Input for this task:
* * *

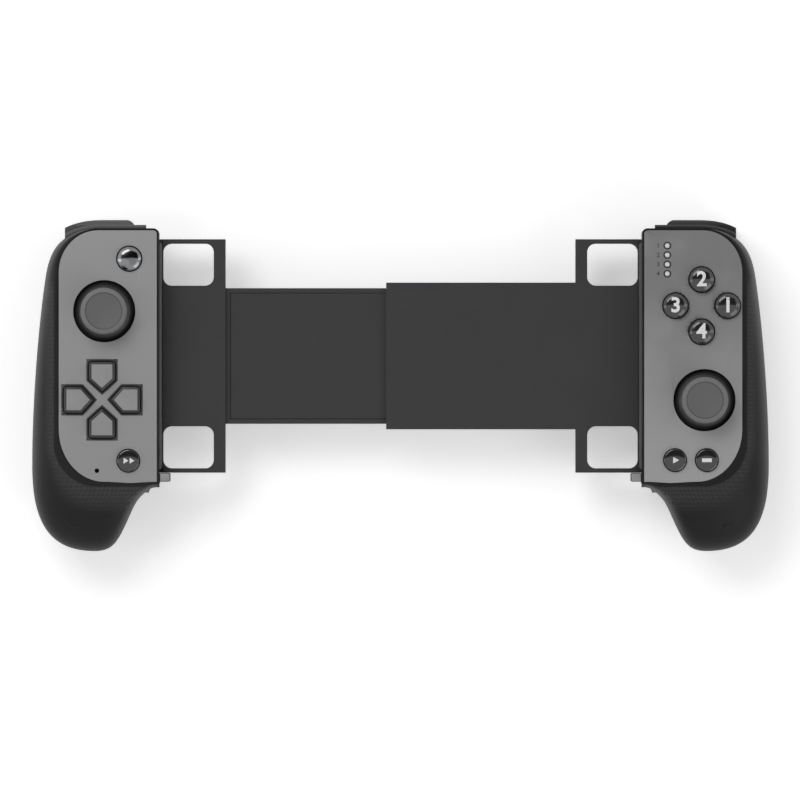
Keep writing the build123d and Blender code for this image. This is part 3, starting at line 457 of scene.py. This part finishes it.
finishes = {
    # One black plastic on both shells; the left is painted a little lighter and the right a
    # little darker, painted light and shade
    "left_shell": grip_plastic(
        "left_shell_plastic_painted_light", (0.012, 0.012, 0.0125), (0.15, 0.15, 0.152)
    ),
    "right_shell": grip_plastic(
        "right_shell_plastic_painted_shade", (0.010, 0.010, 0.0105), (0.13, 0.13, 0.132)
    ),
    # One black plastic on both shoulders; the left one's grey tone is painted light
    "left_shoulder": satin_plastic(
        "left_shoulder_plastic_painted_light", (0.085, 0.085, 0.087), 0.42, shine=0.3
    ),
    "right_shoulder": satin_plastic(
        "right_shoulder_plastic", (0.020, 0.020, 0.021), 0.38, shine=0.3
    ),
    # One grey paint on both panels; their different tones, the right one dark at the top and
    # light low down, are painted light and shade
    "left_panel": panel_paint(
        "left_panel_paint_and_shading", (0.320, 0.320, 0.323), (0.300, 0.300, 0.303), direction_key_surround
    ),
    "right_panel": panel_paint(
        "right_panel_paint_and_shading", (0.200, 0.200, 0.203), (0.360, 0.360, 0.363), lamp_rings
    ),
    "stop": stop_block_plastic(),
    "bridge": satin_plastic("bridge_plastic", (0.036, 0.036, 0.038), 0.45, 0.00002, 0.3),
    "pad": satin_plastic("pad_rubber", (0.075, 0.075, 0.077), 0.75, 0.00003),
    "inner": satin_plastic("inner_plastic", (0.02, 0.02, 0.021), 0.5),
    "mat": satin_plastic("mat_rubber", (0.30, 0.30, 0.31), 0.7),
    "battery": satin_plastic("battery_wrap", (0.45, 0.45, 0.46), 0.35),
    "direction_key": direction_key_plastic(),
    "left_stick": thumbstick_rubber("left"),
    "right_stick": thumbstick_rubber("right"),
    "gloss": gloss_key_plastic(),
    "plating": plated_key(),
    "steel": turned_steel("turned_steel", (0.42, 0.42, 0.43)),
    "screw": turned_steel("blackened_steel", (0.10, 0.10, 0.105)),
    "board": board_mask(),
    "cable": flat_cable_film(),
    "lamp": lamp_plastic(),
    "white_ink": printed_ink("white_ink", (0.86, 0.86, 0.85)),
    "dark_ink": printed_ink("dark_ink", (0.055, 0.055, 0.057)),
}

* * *

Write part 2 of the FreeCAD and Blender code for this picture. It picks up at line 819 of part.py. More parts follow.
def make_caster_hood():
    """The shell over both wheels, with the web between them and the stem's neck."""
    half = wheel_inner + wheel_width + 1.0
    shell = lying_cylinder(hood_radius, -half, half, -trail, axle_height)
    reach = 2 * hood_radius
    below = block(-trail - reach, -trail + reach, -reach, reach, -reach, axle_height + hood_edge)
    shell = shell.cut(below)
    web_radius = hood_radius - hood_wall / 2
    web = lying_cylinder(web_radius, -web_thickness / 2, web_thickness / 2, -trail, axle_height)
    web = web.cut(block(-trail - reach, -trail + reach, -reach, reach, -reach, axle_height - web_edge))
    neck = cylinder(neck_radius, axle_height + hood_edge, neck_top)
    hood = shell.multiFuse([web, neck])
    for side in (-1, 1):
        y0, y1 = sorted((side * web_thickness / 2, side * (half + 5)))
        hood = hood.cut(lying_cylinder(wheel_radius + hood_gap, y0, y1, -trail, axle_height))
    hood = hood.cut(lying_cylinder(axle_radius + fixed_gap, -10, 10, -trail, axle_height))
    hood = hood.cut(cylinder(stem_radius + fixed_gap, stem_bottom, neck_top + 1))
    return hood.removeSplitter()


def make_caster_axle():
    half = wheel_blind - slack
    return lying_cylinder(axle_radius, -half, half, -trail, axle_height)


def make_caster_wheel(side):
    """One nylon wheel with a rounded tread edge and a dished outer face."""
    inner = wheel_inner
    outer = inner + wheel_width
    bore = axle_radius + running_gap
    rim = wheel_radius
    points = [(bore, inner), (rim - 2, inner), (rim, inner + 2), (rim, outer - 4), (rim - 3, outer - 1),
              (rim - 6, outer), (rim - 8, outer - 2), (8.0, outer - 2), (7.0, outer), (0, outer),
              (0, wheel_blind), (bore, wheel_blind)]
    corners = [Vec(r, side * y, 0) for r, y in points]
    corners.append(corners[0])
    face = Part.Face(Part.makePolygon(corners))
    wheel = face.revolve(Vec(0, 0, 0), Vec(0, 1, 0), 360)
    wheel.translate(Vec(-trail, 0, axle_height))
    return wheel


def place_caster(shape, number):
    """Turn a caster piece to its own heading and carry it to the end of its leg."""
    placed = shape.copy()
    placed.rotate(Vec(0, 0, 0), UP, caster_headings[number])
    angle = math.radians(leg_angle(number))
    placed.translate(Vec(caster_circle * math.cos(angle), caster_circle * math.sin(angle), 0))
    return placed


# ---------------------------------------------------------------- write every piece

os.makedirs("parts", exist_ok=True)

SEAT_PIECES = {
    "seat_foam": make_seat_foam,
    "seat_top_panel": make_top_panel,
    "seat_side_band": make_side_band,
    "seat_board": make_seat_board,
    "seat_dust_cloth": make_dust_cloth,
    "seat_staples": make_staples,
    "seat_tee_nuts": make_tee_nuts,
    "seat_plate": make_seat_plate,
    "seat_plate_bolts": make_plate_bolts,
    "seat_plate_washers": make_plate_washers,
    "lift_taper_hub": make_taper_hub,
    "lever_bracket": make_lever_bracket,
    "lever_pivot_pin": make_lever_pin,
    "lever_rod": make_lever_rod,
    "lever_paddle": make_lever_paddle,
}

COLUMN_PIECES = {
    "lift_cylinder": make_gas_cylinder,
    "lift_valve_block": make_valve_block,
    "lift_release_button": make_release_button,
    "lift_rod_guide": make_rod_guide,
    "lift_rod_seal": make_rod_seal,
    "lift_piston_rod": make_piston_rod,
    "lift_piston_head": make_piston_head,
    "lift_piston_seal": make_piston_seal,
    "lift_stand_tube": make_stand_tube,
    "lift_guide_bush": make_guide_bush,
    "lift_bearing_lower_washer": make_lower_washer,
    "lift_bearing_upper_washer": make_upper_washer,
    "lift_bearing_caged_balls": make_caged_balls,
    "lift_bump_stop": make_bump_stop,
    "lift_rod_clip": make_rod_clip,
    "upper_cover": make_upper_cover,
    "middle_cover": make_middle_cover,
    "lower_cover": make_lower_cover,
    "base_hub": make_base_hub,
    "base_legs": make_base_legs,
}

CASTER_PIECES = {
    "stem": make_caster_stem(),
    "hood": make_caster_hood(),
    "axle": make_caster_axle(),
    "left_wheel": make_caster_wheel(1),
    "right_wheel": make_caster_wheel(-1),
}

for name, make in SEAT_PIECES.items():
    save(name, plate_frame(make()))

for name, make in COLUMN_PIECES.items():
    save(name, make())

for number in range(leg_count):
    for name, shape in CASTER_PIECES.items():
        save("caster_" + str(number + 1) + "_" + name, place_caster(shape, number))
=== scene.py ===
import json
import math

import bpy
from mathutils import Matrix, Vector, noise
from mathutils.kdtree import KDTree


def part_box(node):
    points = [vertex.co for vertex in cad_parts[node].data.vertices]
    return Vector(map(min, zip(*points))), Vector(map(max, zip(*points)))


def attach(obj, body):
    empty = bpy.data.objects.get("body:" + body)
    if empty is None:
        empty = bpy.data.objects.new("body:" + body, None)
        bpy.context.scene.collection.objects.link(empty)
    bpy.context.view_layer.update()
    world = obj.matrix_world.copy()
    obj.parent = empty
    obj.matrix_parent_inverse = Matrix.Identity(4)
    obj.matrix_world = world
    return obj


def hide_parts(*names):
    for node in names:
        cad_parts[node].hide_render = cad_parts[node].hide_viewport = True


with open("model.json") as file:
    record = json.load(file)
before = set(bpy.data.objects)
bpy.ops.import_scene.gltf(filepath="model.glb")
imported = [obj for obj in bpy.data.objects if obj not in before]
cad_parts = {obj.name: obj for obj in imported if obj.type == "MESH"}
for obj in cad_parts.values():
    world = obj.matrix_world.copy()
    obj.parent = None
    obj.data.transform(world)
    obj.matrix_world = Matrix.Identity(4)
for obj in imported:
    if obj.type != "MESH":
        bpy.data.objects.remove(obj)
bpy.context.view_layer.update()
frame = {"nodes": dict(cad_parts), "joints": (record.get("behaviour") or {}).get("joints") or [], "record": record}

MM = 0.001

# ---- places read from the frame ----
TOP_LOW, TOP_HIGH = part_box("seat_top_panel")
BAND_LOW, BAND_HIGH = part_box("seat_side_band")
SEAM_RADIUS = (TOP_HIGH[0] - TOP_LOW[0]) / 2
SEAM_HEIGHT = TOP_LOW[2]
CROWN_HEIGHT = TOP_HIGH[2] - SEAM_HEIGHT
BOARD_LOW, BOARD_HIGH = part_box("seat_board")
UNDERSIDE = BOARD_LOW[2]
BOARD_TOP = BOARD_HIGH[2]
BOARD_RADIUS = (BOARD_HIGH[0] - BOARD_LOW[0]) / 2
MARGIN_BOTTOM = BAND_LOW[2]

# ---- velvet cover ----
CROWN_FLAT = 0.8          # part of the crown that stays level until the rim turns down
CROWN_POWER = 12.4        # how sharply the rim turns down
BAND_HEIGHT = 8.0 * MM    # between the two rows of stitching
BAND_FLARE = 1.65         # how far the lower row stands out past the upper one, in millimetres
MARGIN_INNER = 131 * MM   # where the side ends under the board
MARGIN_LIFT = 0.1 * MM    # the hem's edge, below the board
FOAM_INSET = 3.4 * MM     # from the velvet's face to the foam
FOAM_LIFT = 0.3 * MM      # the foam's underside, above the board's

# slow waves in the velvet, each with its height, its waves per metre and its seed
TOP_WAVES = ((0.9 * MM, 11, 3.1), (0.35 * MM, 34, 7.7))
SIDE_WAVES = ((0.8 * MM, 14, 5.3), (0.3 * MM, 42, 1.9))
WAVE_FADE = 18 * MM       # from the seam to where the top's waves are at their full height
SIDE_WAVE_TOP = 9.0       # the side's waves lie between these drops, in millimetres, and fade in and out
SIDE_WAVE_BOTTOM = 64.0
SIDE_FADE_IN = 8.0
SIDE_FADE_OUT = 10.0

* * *

Print exactly the lines above from the one with "imported = [obj" to the one with "obj.matrix_world = Matrix.Identity(4)", including both.

Response to the task:
imported = [obj for obj in bpy.data.objects if obj not in before]
cad_parts = {obj.name: obj for obj in imported if obj.type == "MESH"}
for obj in cad_parts.values():
    world = obj.matrix_world.copy()
    obj.parent = None
    obj.data.transform(world)
    obj.matrix_world = Matrix.Identity(4)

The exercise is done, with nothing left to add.